═══ Source material ═══

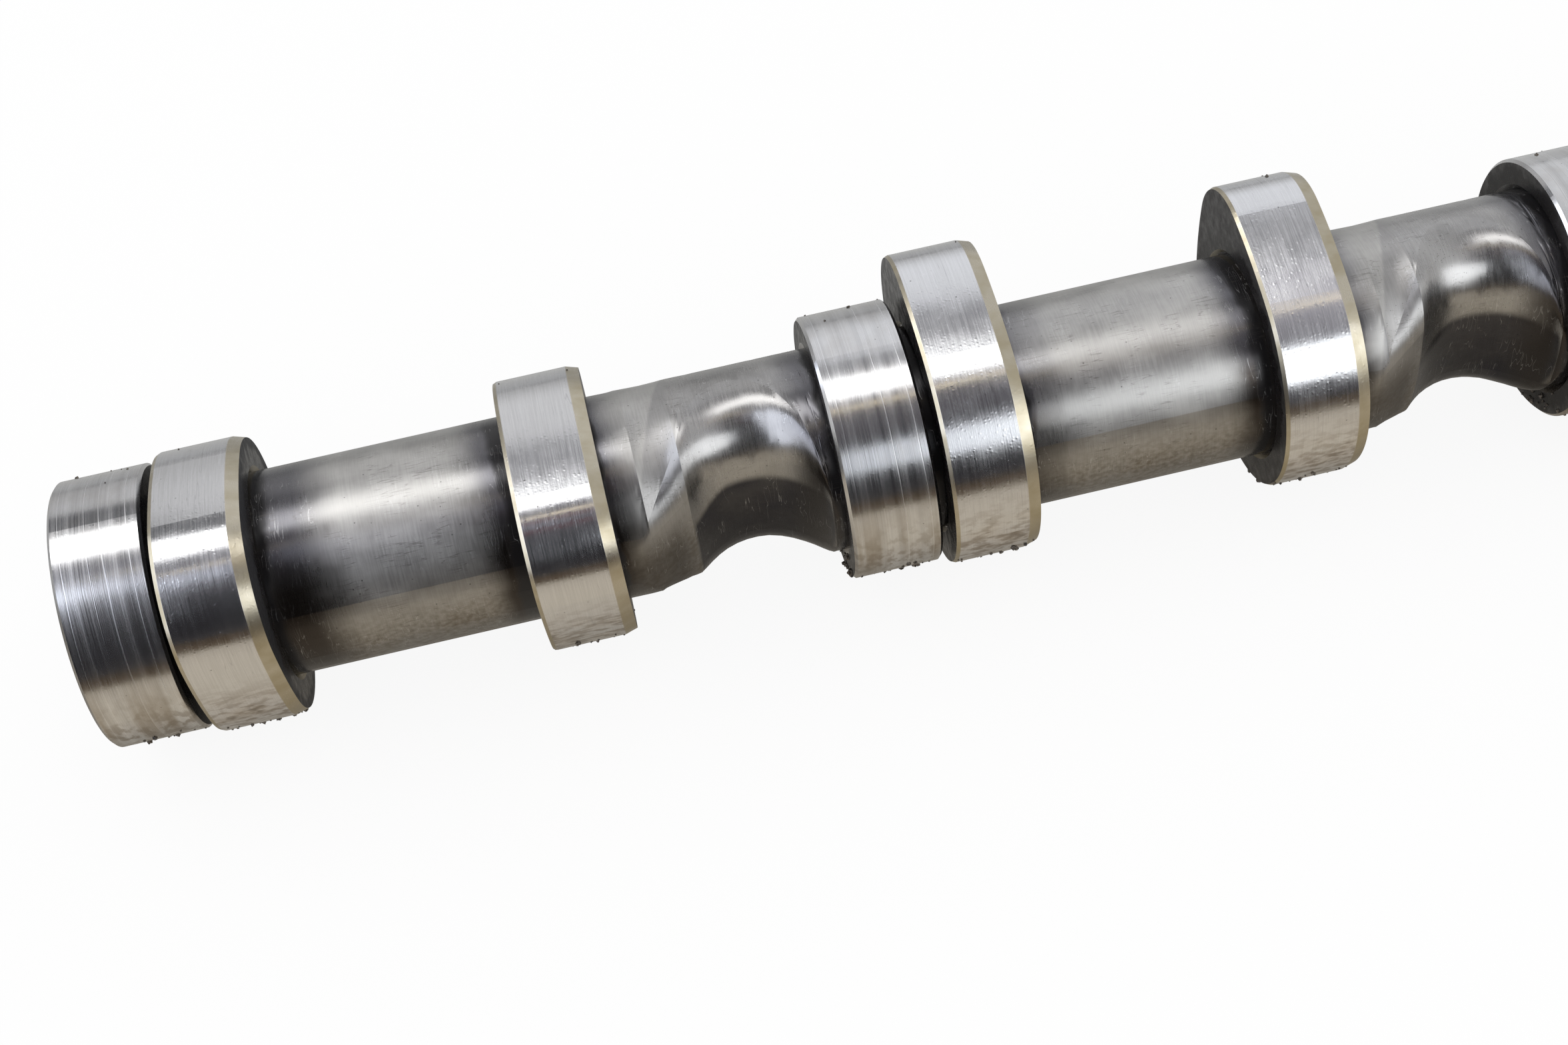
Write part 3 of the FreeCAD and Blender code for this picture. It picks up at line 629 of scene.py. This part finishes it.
coated = add_node(crumbs, "GeometryNodeSetMaterial", {"Geometry": real.outputs[0], "Material": residue_look})
crumbs.links.new(coated.outputs[0], result["Geometry"])


def scatter_crumbs(name, kinds, wanted, per_square_mm, largest, seed):
    """Crumbs on the faces of some kinds of piece that pass a test of their middle and direction."""
    host = bmesh.new()
    for node_name, node in cad_nodes.items():
        if node_name.startswith(kinds):
            host.from_mesh(node.data)
    host.normal_update()
    bare = [face for face in host.faces if not wanted(face.calc_center_median(), face.normal)]
    bmesh.ops.delete(host, geom=bare, context="FACES")
    host_mesh = bpy.data.meshes.new(name)
    host.to_mesh(host_mesh)
    host.free()
    piece = bpy.data.objects.new(name, host_mesh)
    bpy.context.scene.collection.objects.link(piece)
    modifier = piece.modifiers.new("crumbs", "NODES")
    modifier.node_group = crumbs
    sockets = {item.name: item.identifier for item in crumbs.interface.items_tree if item.in_out == "INPUT"}
    modifier[sockets["Count per Area"]] = per_square_mm * MM_PER_METRE ** 2
    modifier[sockets["Largest Size"]] = largest
    modifier[sockets["Seed"]] = seed
    made = bpy.data.meshes.new_from_object(piece.evaluated_get(bpy.context.evaluated_depsgraph_get()))
    piece.modifiers.clear()
    piece.data = made
    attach(piece, "root")


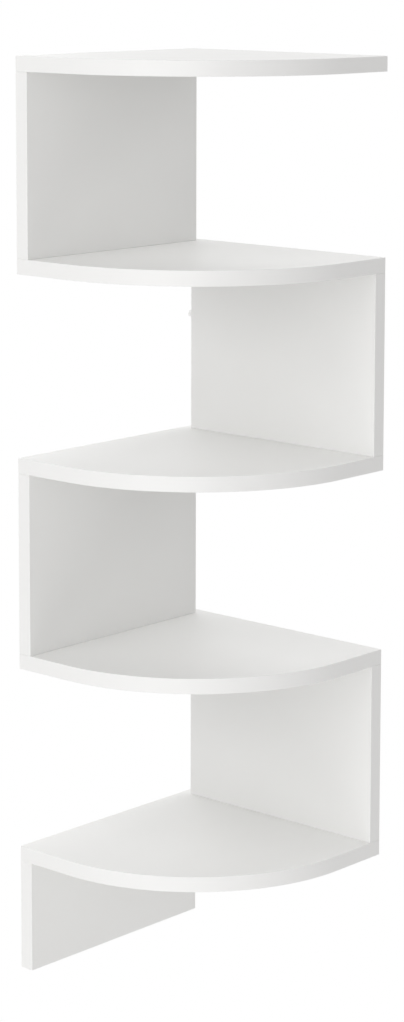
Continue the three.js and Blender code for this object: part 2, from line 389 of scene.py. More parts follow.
def newTree(name, sizes, counts, objects=()):
    tree = bpy.data.node_groups.new(name, "GeometryNodeTree")
    tree.interface.new_socket(name="Geometry", in_out="INPUT", socket_type="NodeSocketGeometry")
    for kind, labels in (("Object", objects), ("Int", counts), ("Float", sizes)):
        for label in labels:
            tree.interface.new_socket(name=label, in_out="INPUT", socket_type="NodeSocket" + kind)
    tree.interface.new_socket(name="Geometry", in_out="OUTPUT", socket_type="NodeSocketGeometry")
    return tree, addNode(tree, "NodeGroupInput").outputs


def endTree(tree, geometry, material):
    whole = addNode(tree, "GeometryNodeRealizeInstances", {0: geometry})
    coloured = addNode(tree, "GeometryNodeSetMaterial", {"Geometry": whole, "Material": material})
    addNode(tree, "NodeGroupOutput", {0: coloured})


# A tree's input "Bore Sides" takes the value "boreSides" of a dictionary
def keyOf(label):
    return label[0].lower() + label[1:].replace(" ", "")


# Runs a tree on a small carrier mesh and gives back the plain result
def grow(tree, carrier, values):
    piece = linkObject("growing", carrier)
    modifier = piece.modifiers.new("grow", "NODES")
    modifier.node_group = tree
    for item in tree.interface.items_tree:
        if item.item_type == "SOCKET" and item.in_out == "INPUT" and keyOf(item.name) in values:
            modifier[item.identifier] = values[keyOf(item.name)]
    mesh = frozenMesh(piece, tree.name)
    bpy.data.objects.remove(piece)
    return mesh


# Loose points that carry one value of each kind
def pointMesh(points, **kinds):
    mesh = bpy.data.meshes.new("points")
    mesh.from_pydata([tuple(point) for point in points], [], [])
    for key, values in kinds.items():
        if isinstance(values[0], float):
            mesh.attributes.new(key, "FLOAT", "POINT").data.foreach_set("value", values)
        else:
            flat = [part for one in values for part in one]
            mesh.attributes.new(key, "FLOAT_VECTOR", "POINT").data.foreach_set("vector", flat)
    return mesh


def readAttribute(tree, name, kind):
    return addNode(tree, "GeometryNodeInputNamedAttribute", {"Name": name}, data_type=kind).outputs[0]


def combine(tree, x=0.0, y=0.0, z=0.0):
    return addNode(tree, "ShaderNodeCombineXYZ", {0: x, 1: y, 2: z})


def cylinder(tree, sides, radius, depth):
    return addNode(tree, "GeometryNodeMeshCylinder", {"Vertices": sides, "Radius": radius, "Depth": depth})


def cone(tree, sides, top, bottom, depth):
    values = {"Vertices": sides, "Radius Top": top, "Radius Bottom": bottom, "Depth": depth}
    return addNode(tree, "GeometryNodeMeshCone", values)


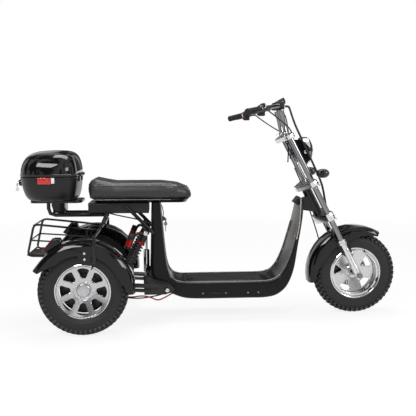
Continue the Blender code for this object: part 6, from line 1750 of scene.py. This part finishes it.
@dataclass
class Tail:
    """The rack, basket, dampers and frame round the rear axle."""

    coil_turns: float = 9.0
    coil_radius: float = 0.0185
    wire: float = 0.0046
    arm_y: float = 0.1503

    def coil(self, start: Vector, end: Vector) -> Body:
        """Return a coil spring between two points.

        Args:
            start: Its lower end.
            end: Its upper end.

        Returns:
            The coil.
        """
        way = []
        steps = int(self.coil_turns * 20)
        for step in range(steps + 1):
            turn = math.tau * self.coil_turns * step / steps
            way.append((math.cos(turn) * self.coil_radius, step / steps * (end - start).length,
                math.sin(turn) * self.coil_radius))
        return Forge.moved(Forge.sweep(way, self.wire, 8), Forge.along(start, end))

    def shock(self, bench: Bench, sign: float, side: str) -> None:
        """Rebuild one coil-over shock with its collars and side reservoir.

        Args:
            bench: The bench.
            sign: One left, minus one right.
            side: The side's name.
        """
        top = Vector((-0.345, sign * 0.168, 0.476))
        low = Vector((-0.455, sign * 0.168, 0.262))
        way = (top - low).normalized()
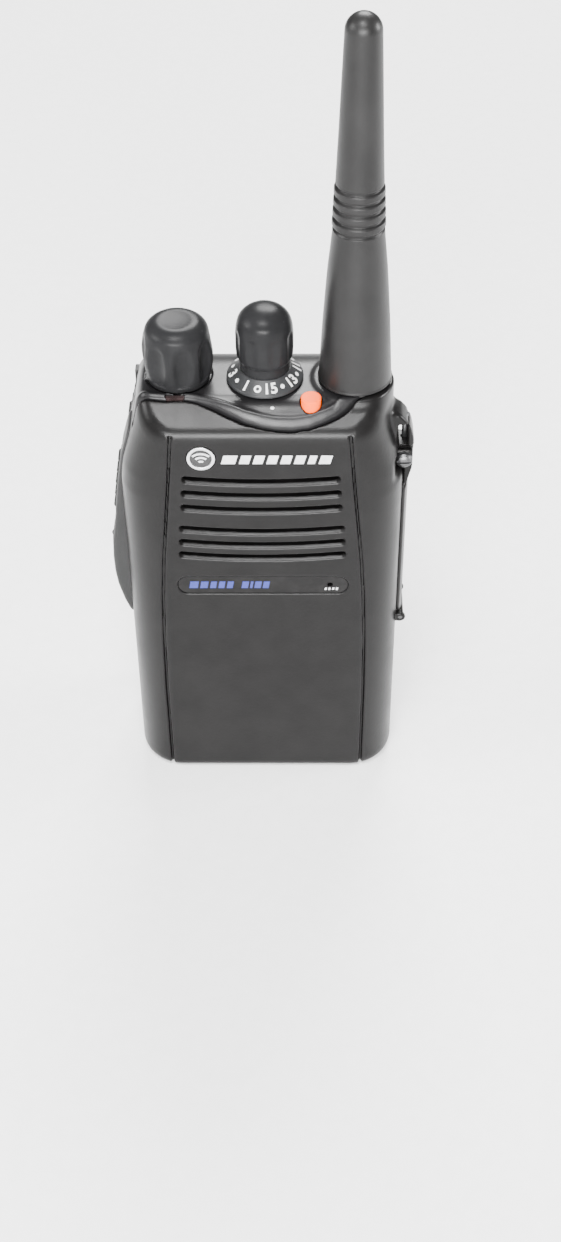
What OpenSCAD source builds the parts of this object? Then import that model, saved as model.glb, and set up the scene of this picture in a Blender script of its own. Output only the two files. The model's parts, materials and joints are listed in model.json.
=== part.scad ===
// Hand-held two-way radio with its clip-on battery pack.
// Millimetres. +Z is up, the front face looks towards -Y, and +X is the user's right
// when facing the front. The origin is the middle of the base.

/* [Body] */
// Width of the front housing
body_w = 55.5; // [54:0.5:57]
// Height of the top deck above the base
deck_z = 98; // [97:0.5:99]
// Distance from the middle plane to the front face
front_d = 15.5; // [15:0.5:16.5]
// Distance from the middle plane to the back of the battery pack
back_d = 15.5; // [15:0.5:16.5]
// Wall thickness of the front housing
wall = 2; // [1.8:0.1:2.2]
// Radius of the two long front edges
edge_r = 8.5; // [8:0.5:9]

/* [Controls] */
// Sideways place of the volume knob
vol_x = -15.8; // [-16.2:0.1:-15.6]
// Fore-and-aft place of the volume knob
vol_y = -1.9; // [-2.2:0.1:-1.6]
// Largest radius of the volume knob
vol_r = 6.9; // [6.6:0.1:7]
// Sideways place of the channel knob
chan_x = 0.8; // [0.4:0.1:1]
// Fore-and-aft place of the channel knob
chan_y = -2.8; // [-3:0.1:-2.4]
// Radius of the numbered dial
dial_r = 7.4; // [7:0.1:7.5]
// Number of channel positions round the dial
channels = 16; // [16]
// Sideways place of the emergency button
alarm_x = 9.6; // [9.4:0.1:9.8]
// Fore-and-aft place of the emergency button
alarm_y = -10.2; // [-10.4:0.1:-10]
// Radius of the emergency button
alarm_r = 1.95; // [1.8:0.05:2]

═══

### What you will do
Using the exact wording, write out all of the records.

### Task response
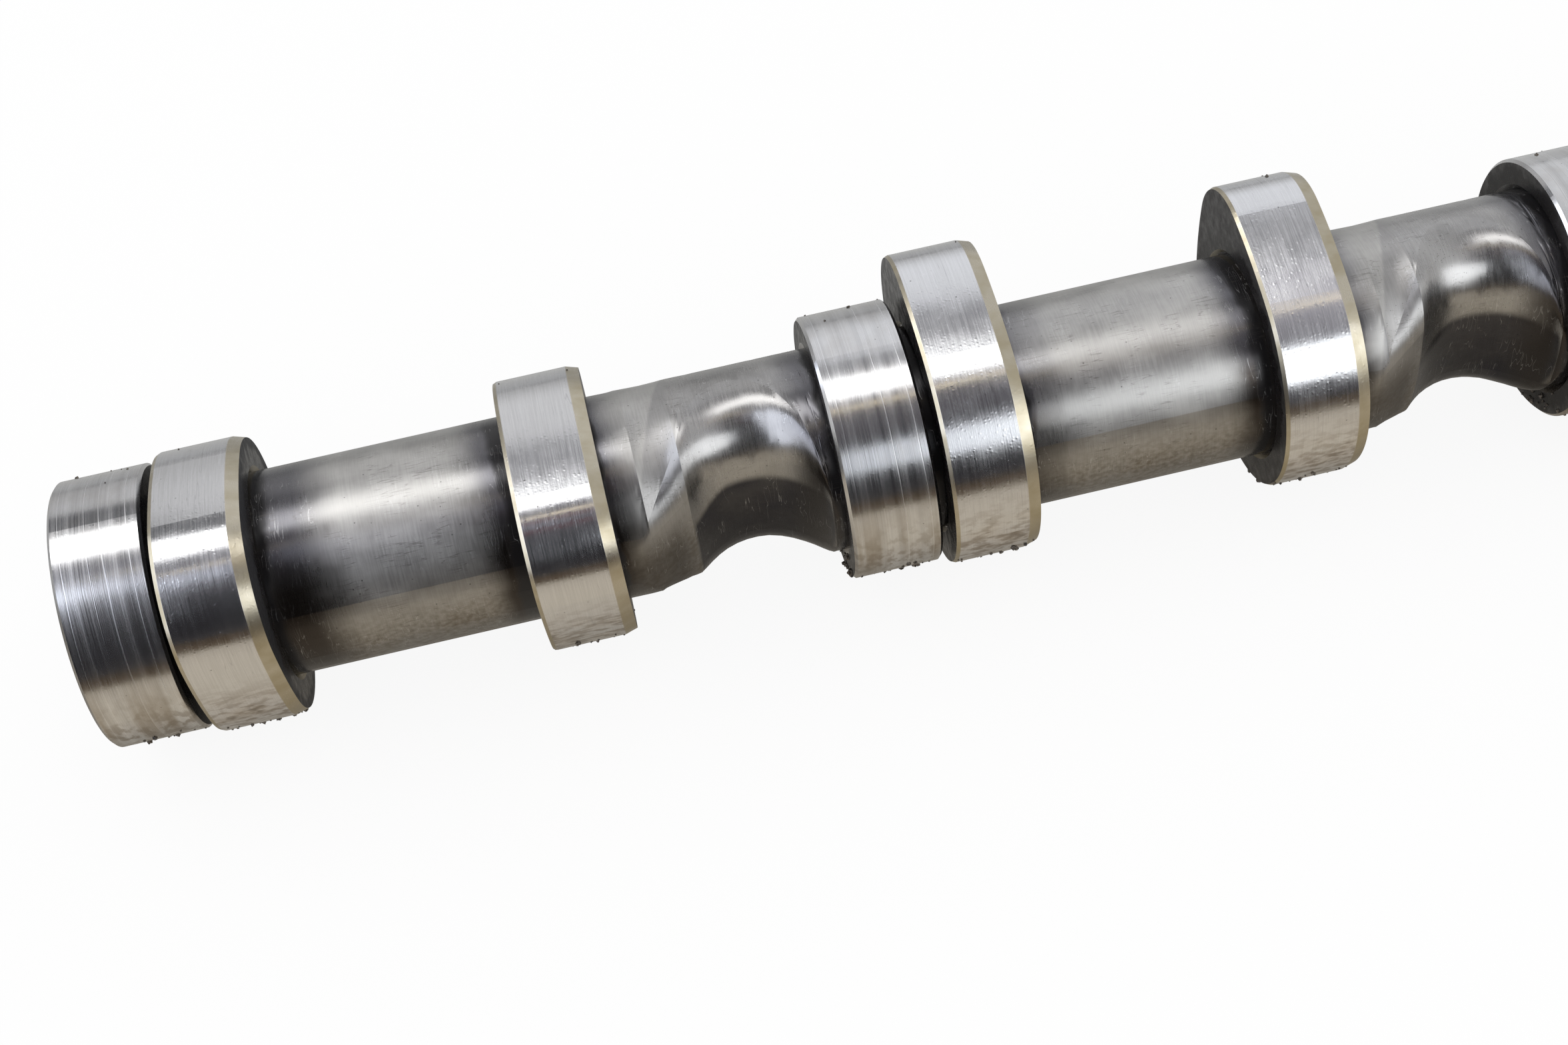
Write part 3 of the FreeCAD and Blender code for this picture. It picks up at line 629 of scene.py. This part finishes it.
coated = add_node(crumbs, "GeometryNodeSetMaterial", {"Geometry": real.outputs[0], "Material": residue_look})
crumbs.links.new(coated.outputs[0], result["Geometry"])


def scatter_crumbs(name, kinds, wanted, per_square_mm, largest, seed):
    """Crumbs on the faces of some kinds of piece that pass a test of their middle and direction."""
    host = bmesh.new()
    for node_name, node in cad_nodes.items():
        if node_name.startswith(kinds):
            host.from_mesh(node.data)
    host.normal_update()
    bare = [face for face in host.faces if not wanted(face.calc_center_median(), face.normal)]
    bmesh.ops.delete(host, geom=bare, context="FACES")
    host_mesh = bpy.data.meshes.new(name)
    host.to_mesh(host_mesh)
    host.free()
    piece = bpy.data.objects.new(name, host_mesh)
    bpy.context.scene.collection.objects.link(piece)
    modifier = piece.modifiers.new("crumbs", "NODES")
    modifier.node_group = crumbs
    sockets = {item.name: item.identifier for item in crumbs.interface.items_tree if item.in_out == "INPUT"}
    modifier[sockets["Count per Area"]] = per_square_mm * MM_PER_METRE ** 2
    modifier[sockets["Largest Size"]] = largest
    modifier[sockets["Seed"]] = seed
    made = bpy.data.meshes.new_from_object(piece.evaluated_get(bpy.context.evaluated_depsgraph_get()))
    piece.modifiers.clear()
    piece.data = made
    attach(piece, "root")


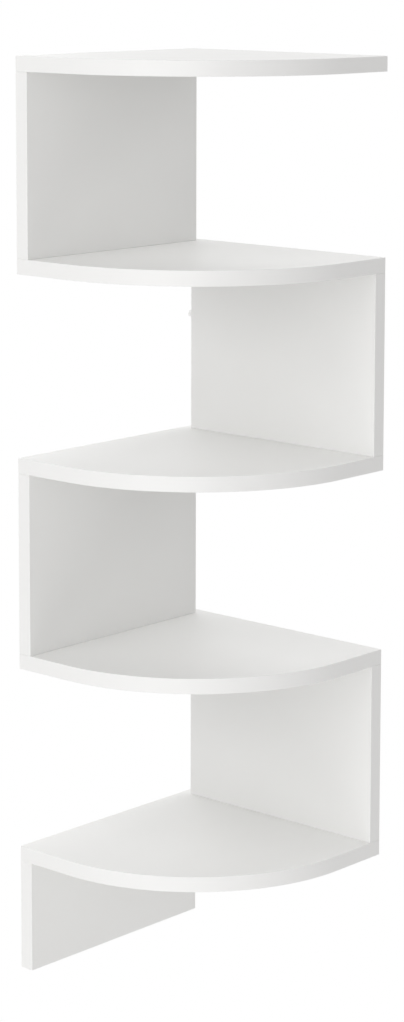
Continue the three.js and Blender code for this object: part 2, from line 389 of scene.py. More parts follow.
def newTree(name, sizes, counts, objects=()):
    tree = bpy.data.node_groups.new(name, "GeometryNodeTree")
    tree.interface.new_socket(name="Geometry", in_out="INPUT", socket_type="NodeSocketGeometry")
    for kind, labels in (("Object", objects), ("Int", counts), ("Float", sizes)):
        for label in labels:
            tree.interface.new_socket(name=label, in_out="INPUT", socket_type="NodeSocket" + kind)
    tree.interface.new_socket(name="Geometry", in_out="OUTPUT", socket_type="NodeSocketGeometry")
    return tree, addNode(tree, "NodeGroupInput").outputs


def endTree(tree, geometry, material):
    whole = addNode(tree, "GeometryNodeRealizeInstances", {0: geometry})
    coloured = addNode(tree, "GeometryNodeSetMaterial", {"Geometry": whole, "Material": material})
    addNode(tree, "NodeGroupOutput", {0: coloured})


# A tree's input "Bore Sides" takes the value "boreSides" of a dictionary
def keyOf(label):
    return label[0].lower() + label[1:].replace(" ", "")


# Runs a tree on a small carrier mesh and gives back the plain result
def grow(tree, carrier, values):
    piece = linkObject("growing", carrier)
    modifier = piece.modifiers.new("grow", "NODES")
    modifier.node_group = tree
    for item in tree.interface.items_tree:
        if item.item_type == "SOCKET" and item.in_out == "INPUT" and keyOf(item.name) in values:
            modifier[item.identifier] = values[keyOf(item.name)]
    mesh = frozenMesh(piece, tree.name)
    bpy.data.objects.remove(piece)
    return mesh


# Loose points that carry one value of each kind
def pointMesh(points, **kinds):
    mesh = bpy.data.meshes.new("points")
    mesh.from_pydata([tuple(point) for point in points], [], [])
    for key, values in kinds.items():
        if isinstance(values[0], float):
            mesh.attributes.new(key, "FLOAT", "POINT").data.foreach_set("value", values)
        else:
            flat = [part for one in values for part in one]
            mesh.attributes.new(key, "FLOAT_VECTOR", "POINT").data.foreach_set("vector", flat)
    return mesh


def readAttribute(tree, name, kind):
    return addNode(tree, "GeometryNodeInputNamedAttribute", {"Name": name}, data_type=kind).outputs[0]


def combine(tree, x=0.0, y=0.0, z=0.0):
    return addNode(tree, "ShaderNodeCombineXYZ", {0: x, 1: y, 2: z})


def cylinder(tree, sides, radius, depth):
    return addNode(tree, "GeometryNodeMeshCylinder", {"Vertices": sides, "Radius": radius, "Depth": depth})


def cone(tree, sides, top, bottom, depth):
    values = {"Vertices": sides, "Radius Top": top, "Radius Bottom": bottom, "Depth": depth}
    return addNode(tree, "GeometryNodeMeshCone", values)


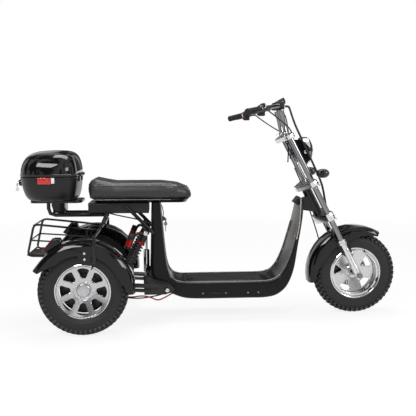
Continue the Blender code for this object: part 6, from line 1750 of scene.py. This part finishes it.
@dataclass
class Tail:
    """The rack, basket, dampers and frame round the rear axle."""

    coil_turns: float = 9.0
    coil_radius: float = 0.0185
    wire: float = 0.0046
    arm_y: float = 0.1503

    def coil(self, start: Vector, end: Vector) -> Body:
        """Return a coil spring between two points.

        Args:
            start: Its lower end.
            end: Its upper end.

        Returns:
            The coil.
        """
        way = []
        steps = int(self.coil_turns * 20)
        for step in range(steps + 1):
            turn = math.tau * self.coil_turns * step / steps
            way.append((math.cos(turn) * self.coil_radius, step / steps * (end - start).length,
                math.sin(turn) * self.coil_radius))
        return Forge.moved(Forge.sweep(way, self.wire, 8), Forge.along(start, end))

    def shock(self, bench: Bench, sign: float, side: str) -> None:
        """Rebuild one coil-over shock with its collars and side reservoir.

        Args:
            bench: The bench.
            sign: One left, minus one right.
            side: The side's name.
        """
        top = Vector((-0.345, sign * 0.168, 0.476))
        low = Vector((-0.455, sign * 0.168, 0.262))
        way = (top - low).normalized()
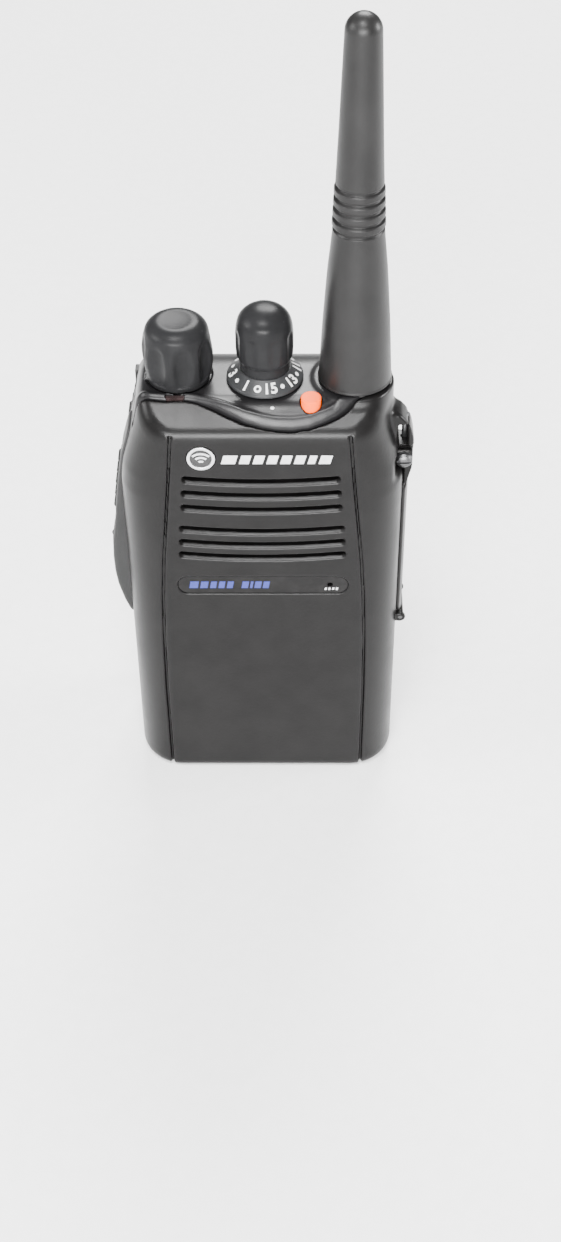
What OpenSCAD source builds the parts of this object? Then import that model, saved as model.glb, and set up the scene of this picture in a Blender script of its own. Output only the two files. The model's parts, materials and joints are listed in model.json.
=== part.scad ===
// Hand-held two-way radio with its clip-on battery pack.
// Millimetres. +Z is up, the front face looks towards -Y, and +X is the user's right
// when facing the front. The origin is the middle of the base.

/* [Body] */
// Width of the front housing
body_w = 55.5; // [54:0.5:57]
// Height of the top deck above the base
deck_z = 98; // [97:0.5:99]
// Distance from the middle plane to the front face
front_d = 15.5; // [15:0.5:16.5]
// Distance from the middle plane to the back of the battery pack
back_d = 15.5; // [15:0.5:16.5]
// Wall thickness of the front housing
wall = 2; // [1.8:0.1:2.2]
// Radius of the two long front edges
edge_r = 8.5; // [8:0.5:9]

/* [Controls] */
// Sideways place of the volume knob
vol_x = -15.8; // [-16.2:0.1:-15.6]
// Fore-and-aft place of the volume knob
vol_y = -1.9; // [-2.2:0.1:-1.6]
// Largest radius of the volume knob
vol_r = 6.9; // [6.6:0.1:7]
// Sideways place of the channel knob
chan_x = 0.8; // [0.4:0.1:1]
// Fore-and-aft place of the channel knob
chan_y = -2.8; // [-3:0.1:-2.4]
// Radius of the numbered dial
dial_r = 7.4; // [7:0.1:7.5]
// Number of channel positions round the dial
channels = 16; // [16]
// Sideways place of the emergency button
alarm_x = 9.6; // [9.4:0.1:9.8]
// Fore-and-aft place of the emergency button
alarm_y = -10.2; // [-10.4:0.1:-10]
// Radius of the emergency button
alarm_r = 1.95; // [1.8:0.05:2]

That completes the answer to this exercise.